> [Problem to work on]
From the line containing "cad_parts[node].hide_render = cad_parts[node].hide_viewport" through the line containing "place: where on", retype each line exactly; include both end lines and nothing beyond them.

> [Stored data]
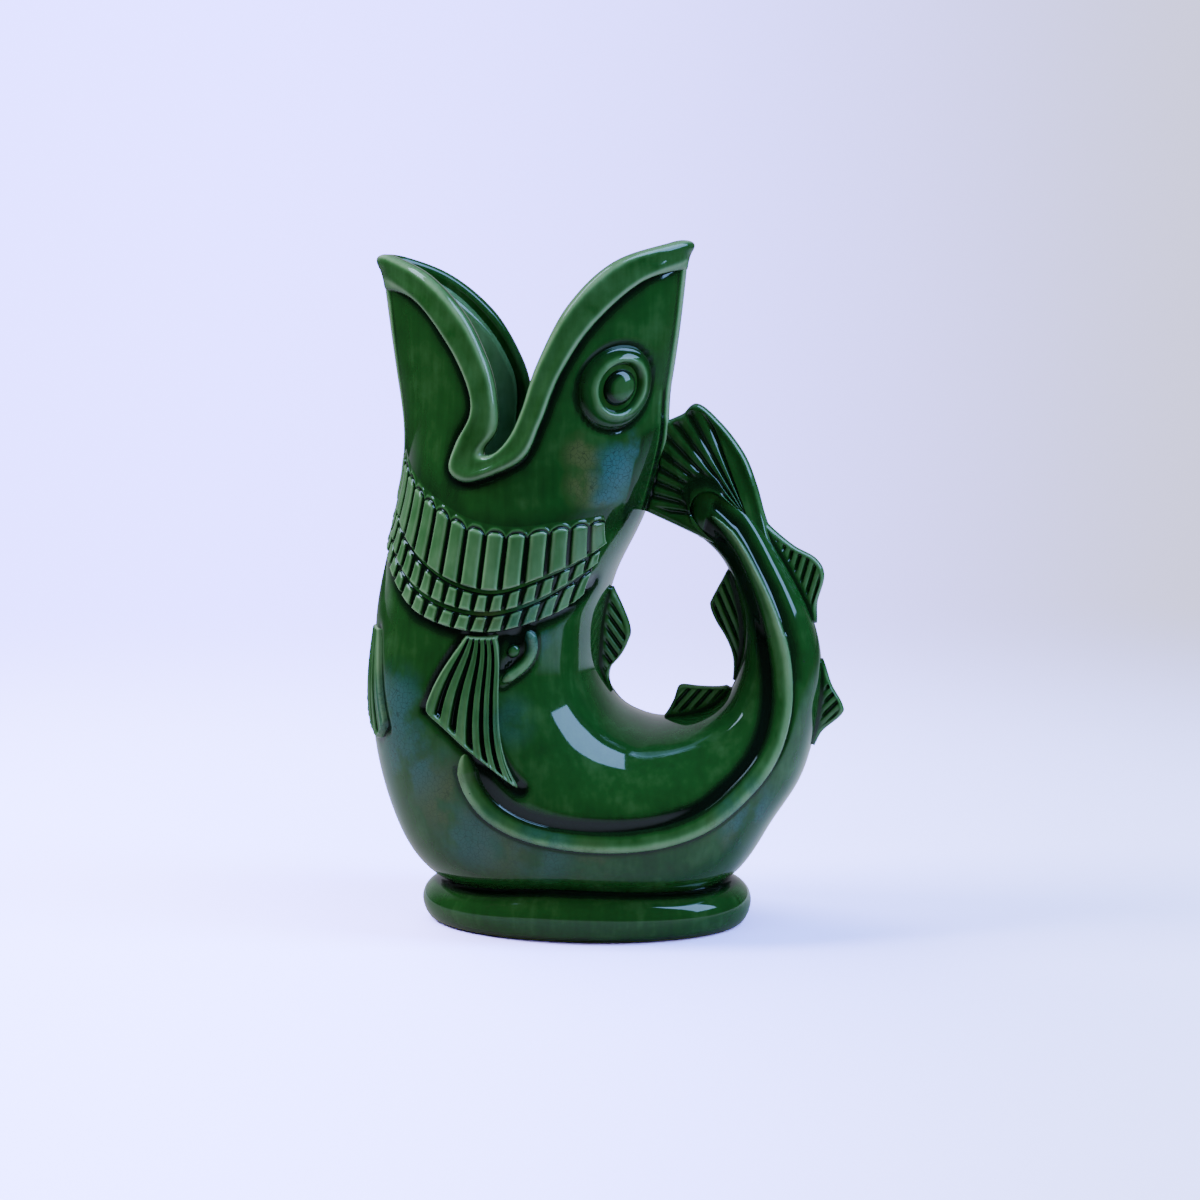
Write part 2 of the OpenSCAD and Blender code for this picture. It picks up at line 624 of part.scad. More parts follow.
body_shell();
mouth_rim();
foot_ring();
tail_tube();
tail_fin();
color("#3f7a45") eye_ring();  // eye_ring_left
color("#3f7a45") right() eye_ring();  // eye_ring_right
color("#5d8f63") eye_pupil();  // eye_pupil_left
color("#5d8f63") right() eye_pupil();  // eye_pupil_right
color("#3f7d4a") upper_plates();  // gill_plates_upper_left
color("#3f7d4a") right() upper_plates();  // gill_plates_upper_right
color("#3f7d4a") middle_plates();  // gill_plates_middle_left
color("#3f7d4a") right() middle_plates();  // gill_plates_middle_right
color("#3f7d4a") lower_plates();  // gill_plates_lower_left
color("#3f7d4a") right() lower_plates();  // gill_plates_lower_right
color("#4a8756") pectoral_fin();  // pectoral_fin_left
color("#4a8756") right() pectoral_fin();  // pectoral_fin_right
color("#4a8756") ventral_fin();  // ventral_fin_left
color("#4a8756") right() ventral_fin();  // ventral_fin_right
color("#3c7a46") gill_flap();  // gill_flap_left
color("#3c7a46") right() gill_flap();  // gill_flap_right
color("#2f6f3a") lateral_line();  // lateral_line_left
color("#2f6f3a") right() lateral_line();  // lateral_line_right
outer_fin_upper();
outer_fin_lower();
inner_fin_body();
inner_fin_upper();
inner_fin_lower();
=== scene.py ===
"""Gurgle jug: a green glazed earthenware pitcher in the shape of an upright fish.

Every piece lies on one surface, FishForm.skin(), whose places are [station, angle]: stations run
down the head and throat and on round the curl of the tail, and the angle goes round the fish,
0 on its back, 90 on its left flank and 180 on its front. Lengths are millimetres until a mesh is
made, and the tables repeat the named values of the part's source.
"""

import logging
import math
from dataclasses import dataclass, field
from enum import Enum

import bmesh
import bpy
import numpy as np
from mathutils import Matrix, Vector

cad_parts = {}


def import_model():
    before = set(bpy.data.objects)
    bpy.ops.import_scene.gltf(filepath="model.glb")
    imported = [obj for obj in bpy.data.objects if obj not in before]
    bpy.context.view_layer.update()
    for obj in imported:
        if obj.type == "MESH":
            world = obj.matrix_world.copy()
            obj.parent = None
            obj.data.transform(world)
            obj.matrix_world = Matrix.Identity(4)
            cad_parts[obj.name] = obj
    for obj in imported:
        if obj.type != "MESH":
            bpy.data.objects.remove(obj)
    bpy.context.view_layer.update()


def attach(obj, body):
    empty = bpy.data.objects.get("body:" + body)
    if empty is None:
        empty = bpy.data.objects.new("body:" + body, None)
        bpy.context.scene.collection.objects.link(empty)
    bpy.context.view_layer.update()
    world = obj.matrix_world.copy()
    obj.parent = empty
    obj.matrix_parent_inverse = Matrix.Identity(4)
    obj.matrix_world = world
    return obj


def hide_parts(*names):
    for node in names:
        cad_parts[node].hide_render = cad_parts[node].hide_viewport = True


Array = np.ndarray
Material, Tree = bpy.types.Material, bpy.types.NodeTree
Node, Socket = bpy.types.Node, bpy.types.NodeSocket
Pair = tuple[float, float]
Triple = tuple[float, float, float]
Span = tuple[float, float, float, float]
Patches = tuple[tuple[float, float, float, float, float], ...]
LOG = logging.getLogger("gurgle_jug")
MM = 0.001
WELD_M = 1e-5
# The glaze's pooling at each point, into which pieces also paint light and shade: painted shade
# darker, painted highlights and reflections paler.
POOL_AND_LIGHT = "glaze_pool_and_light"
SOFT = {"interpolation_type": "SMOOTHSTEP"}
COLLAR_STEP_DEG = 20


class Side(Enum):
    """Which side of the fish a piece lies on: what its Y is times that of the left one."""

    LEFT = 1
    RIGHT = -1


def table(*rows: float | tuple[float, ...]) -> field:
    """A dataclass field that holds rows of shares as an array."""
    return field(default_factory=lambda: np.array(rows, float))


def curve(rows: Array, place: Array | float) -> Array:
    """Smooth curve through the rows of a table.

    Between rows b and c, with neighbours a and d, a point at share f is
    (2b + (c - a)f + (2a - 5b + 4c - d)f^2 + (3b - a - 3c + d)f^3) / 2.

    Args:
        rows: the table, one value or one row of values at each whole place.
        place: where on it, from 0 to its last row.

    Returns:
        The values there, with the shape of place and then that of a row.
    """
    last = len(rows) - 1
    at = np.clip(np.asarray(place, float), 0, last - 1e-6)
    i = np.floor(at).astype(int)
    f = at - i
    b, c = rows[i], rows[i + 1]
    if rows.ndim > 1:
        f = f[..., None]
        first, end = (i > 0)[..., None], (i + 2 <= last)[..., None]
    else:
        first, end = i > 0, i + 2 <= last
    a = np.where(first, rows[np.maximum(i - 1, 0)], 2 * b - c)
    d = np.where(end, rows[np.minimum(i + 2, last)], 2 * c - b)
    square, cube = 2 * a - 5 * b + 4 * c - d, 3 * b - a - 3 * c + d
    return (2 * b + (c - a) * f + square * f**2 + cube * f**3) / 2


def spline(rows: Array, place: Array) -> Array:
    """Natural cubic spline through the values of a table, whose curvature has no jumps.

    Its second derivatives m solve m[i-1] + 4 m[i] + m[i+1] = 6 (y[i-1] - 2 y[i] + y[i+1]).
    """
    n = len(rows)
    m = np.zeros(n)
    band = 4 * np.eye(n - 2) + np.eye(n - 2, k=1) + np.eye(n - 2, k=-1)
    m[1:-1] = np.linalg.solve(band, 6 * (rows[:-2] - 2 * rows[1:-1] + rows[2:]))
    at = np.clip(place, 0, n - 1 - 1e-6)
    i = np.floor(at).astype(int)
    f = at - i
    bend = f * (1 - f) * ((2 - f) * m[i] + (1 + f) * m[i + 1]) / 6
    return rows[i] * (1 - f) + rows[i + 1] * f - bend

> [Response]
        cad_parts[node].hide_render = cad_parts[node].hide_viewport = True


Array = np.ndarray
Material, Tree = bpy.types.Material, bpy.types.NodeTree
Node, Socket = bpy.types.Node, bpy.types.NodeSocket
Pair = tuple[float, float]
Triple = tuple[float, float, float]
Span = tuple[float, float, float, float]
Patches = tuple[tuple[float, float, float, float, float], ...]
LOG = logging.getLogger("gurgle_jug")
MM = 0.001
WELD_M = 1e-5
# The glaze's pooling at each point, into which pieces also paint light and shade: painted shade
# darker, painted highlights and reflections paler.
POOL_AND_LIGHT = "glaze_pool_and_light"
SOFT = {"interpolation_type": "SMOOTHSTEP"}
COLLAR_STEP_DEG = 20


class Side(Enum):
    """Which side of the fish a piece lies on: what its Y is times that of the left one."""

    LEFT = 1
    RIGHT = -1


def table(*rows: float | tuple[float, ...]) -> field:
    """A dataclass field that holds rows of shares as an array."""
    return field(default_factory=lambda: np.array(rows, float))


def curve(rows: Array, place: Array | float) -> Array:
    """Smooth curve through the rows of a table.

    Between rows b and c, with neighbours a and d, a point at share f is
    (2b + (c - a)f + (2a - 5b + 4c - d)f^2 + (3b - a - 3c + d)f^3) / 2.

    Args:
        rows: the table, one value or one row of values at each whole place.
        place: where on it, from 0 to its last row.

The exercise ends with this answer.